- [Task requirements]: In the material below, the lines containing the word "picture" are required; copy each of them.

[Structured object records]

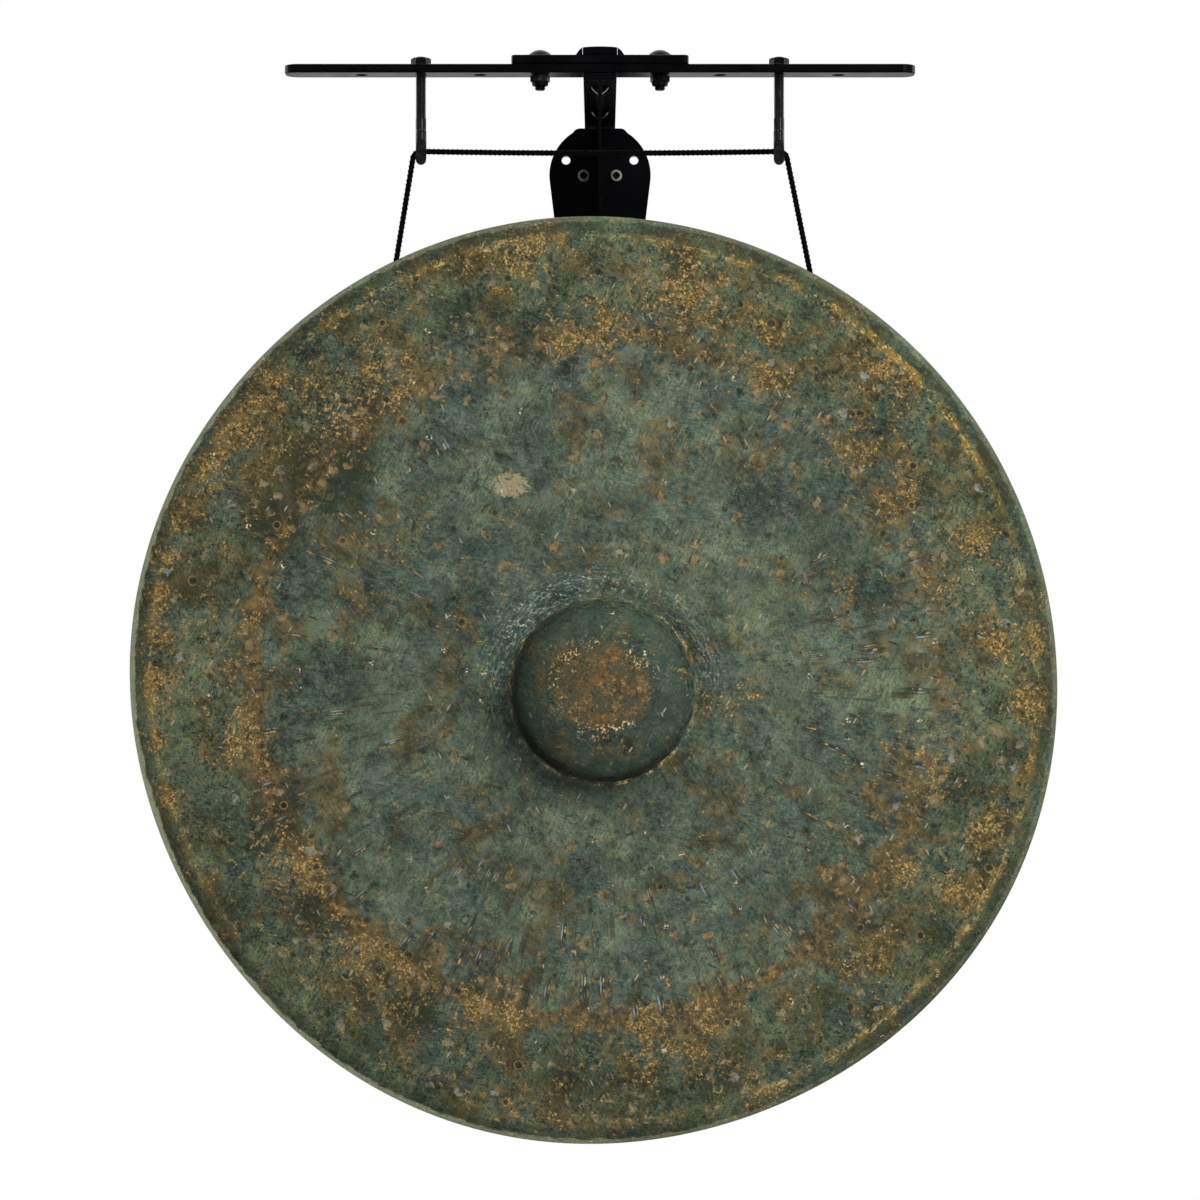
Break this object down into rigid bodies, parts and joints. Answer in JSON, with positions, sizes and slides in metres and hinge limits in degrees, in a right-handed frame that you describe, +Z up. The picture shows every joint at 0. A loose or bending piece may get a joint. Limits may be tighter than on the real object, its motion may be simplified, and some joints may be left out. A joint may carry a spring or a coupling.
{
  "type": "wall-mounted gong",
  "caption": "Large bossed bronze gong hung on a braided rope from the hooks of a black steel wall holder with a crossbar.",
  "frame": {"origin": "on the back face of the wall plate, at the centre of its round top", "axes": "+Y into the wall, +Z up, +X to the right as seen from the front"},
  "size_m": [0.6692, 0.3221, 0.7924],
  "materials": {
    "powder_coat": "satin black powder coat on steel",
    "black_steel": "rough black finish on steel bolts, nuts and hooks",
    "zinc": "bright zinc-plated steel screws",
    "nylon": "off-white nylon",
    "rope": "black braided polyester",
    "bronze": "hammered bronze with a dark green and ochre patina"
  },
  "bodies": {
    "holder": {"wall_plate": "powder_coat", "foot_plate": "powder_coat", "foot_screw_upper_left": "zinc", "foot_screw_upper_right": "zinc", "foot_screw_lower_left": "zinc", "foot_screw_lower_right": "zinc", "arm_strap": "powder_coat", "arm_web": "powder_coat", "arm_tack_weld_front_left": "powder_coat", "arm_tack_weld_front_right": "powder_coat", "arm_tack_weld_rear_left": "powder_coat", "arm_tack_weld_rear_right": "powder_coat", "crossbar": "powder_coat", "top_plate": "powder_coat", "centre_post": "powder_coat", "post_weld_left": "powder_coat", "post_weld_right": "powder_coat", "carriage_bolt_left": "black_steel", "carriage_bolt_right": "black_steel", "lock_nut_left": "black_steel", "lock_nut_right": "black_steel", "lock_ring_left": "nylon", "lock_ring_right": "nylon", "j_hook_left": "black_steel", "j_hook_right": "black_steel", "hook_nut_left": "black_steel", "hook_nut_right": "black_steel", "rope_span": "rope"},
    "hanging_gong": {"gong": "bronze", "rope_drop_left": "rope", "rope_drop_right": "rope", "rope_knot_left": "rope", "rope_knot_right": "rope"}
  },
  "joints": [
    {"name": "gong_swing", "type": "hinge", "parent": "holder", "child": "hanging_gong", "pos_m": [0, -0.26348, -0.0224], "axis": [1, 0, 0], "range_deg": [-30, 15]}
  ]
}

---

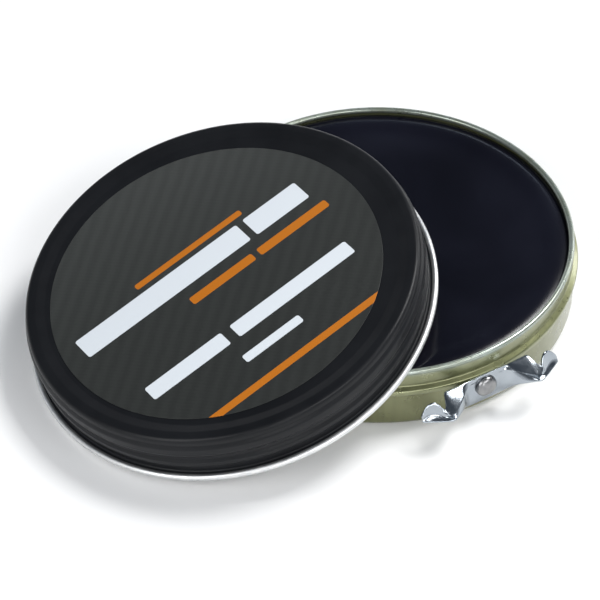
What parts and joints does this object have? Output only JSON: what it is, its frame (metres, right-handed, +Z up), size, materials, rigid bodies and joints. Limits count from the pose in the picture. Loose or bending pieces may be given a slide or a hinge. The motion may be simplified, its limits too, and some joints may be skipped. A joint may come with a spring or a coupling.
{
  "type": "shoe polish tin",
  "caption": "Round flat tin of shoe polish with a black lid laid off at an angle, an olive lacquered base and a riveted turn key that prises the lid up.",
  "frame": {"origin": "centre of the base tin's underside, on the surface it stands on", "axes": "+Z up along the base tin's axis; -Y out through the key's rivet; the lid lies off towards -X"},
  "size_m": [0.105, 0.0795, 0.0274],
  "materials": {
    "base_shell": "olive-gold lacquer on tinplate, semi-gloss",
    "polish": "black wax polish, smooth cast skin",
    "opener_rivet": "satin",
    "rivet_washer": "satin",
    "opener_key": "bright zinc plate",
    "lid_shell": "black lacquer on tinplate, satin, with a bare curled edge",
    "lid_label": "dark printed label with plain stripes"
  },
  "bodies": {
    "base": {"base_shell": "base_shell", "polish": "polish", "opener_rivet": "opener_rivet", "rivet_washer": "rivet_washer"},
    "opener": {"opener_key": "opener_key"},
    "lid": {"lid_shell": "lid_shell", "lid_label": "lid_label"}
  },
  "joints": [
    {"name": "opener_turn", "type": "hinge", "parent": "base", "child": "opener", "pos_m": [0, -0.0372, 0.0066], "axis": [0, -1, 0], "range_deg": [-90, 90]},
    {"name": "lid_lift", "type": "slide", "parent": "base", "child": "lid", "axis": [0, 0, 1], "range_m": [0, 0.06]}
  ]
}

==

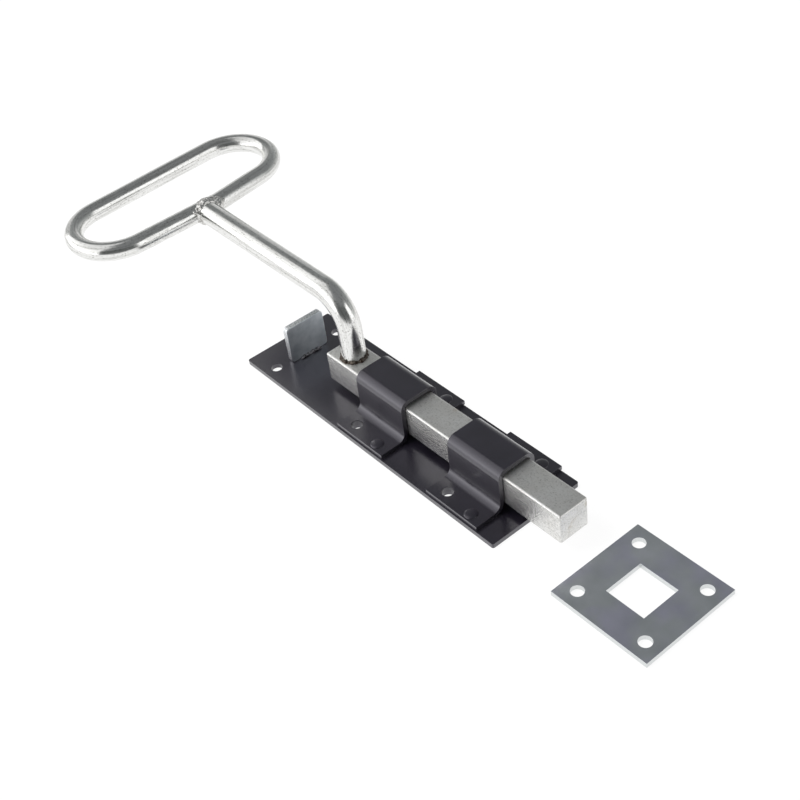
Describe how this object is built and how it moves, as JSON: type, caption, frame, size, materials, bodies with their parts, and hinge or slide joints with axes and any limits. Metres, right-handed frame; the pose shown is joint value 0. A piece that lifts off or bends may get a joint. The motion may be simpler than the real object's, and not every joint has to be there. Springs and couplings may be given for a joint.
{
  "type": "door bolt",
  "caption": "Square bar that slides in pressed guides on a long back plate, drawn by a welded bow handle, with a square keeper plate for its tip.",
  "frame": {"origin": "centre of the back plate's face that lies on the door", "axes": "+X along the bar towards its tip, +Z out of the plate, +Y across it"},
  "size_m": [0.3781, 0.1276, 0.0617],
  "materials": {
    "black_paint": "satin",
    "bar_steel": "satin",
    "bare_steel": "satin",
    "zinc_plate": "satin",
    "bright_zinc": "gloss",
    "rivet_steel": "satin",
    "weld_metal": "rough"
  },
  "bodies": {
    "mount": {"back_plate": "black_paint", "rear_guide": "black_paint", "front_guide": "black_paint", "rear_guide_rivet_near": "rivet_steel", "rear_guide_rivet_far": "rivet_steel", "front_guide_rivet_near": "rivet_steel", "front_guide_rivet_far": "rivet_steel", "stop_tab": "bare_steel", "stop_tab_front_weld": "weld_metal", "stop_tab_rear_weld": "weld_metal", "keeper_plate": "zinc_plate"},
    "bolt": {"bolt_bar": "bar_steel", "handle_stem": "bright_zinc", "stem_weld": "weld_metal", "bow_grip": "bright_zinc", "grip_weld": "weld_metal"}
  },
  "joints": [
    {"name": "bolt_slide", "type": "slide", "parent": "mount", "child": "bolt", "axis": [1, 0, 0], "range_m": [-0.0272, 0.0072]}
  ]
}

- [Task output]:
Break this object down into rigid bodies, parts and joints. Answer in JSON, with positions, sizes and slides in metres and hinge limits in degrees, in a right-handed frame that you describe, +Z up. The picture shows every joint at 0. A loose or bending piece may get a joint. Limits may be tighter than on the real object, its motion may be simplified, and some joints may be left out. A joint may carry a spring or a coupling.
What parts and joints does this object have? Output only JSON: what it is, its frame (metres, right-handed, +Z up), size, materials, rigid bodies and joints. Limits count from the pose in the picture. Loose or bending pieces may be given a slide or a hinge. The motion may be simplified, its limits too, and some joints may be skipped. A joint may come with a spring or a coupling.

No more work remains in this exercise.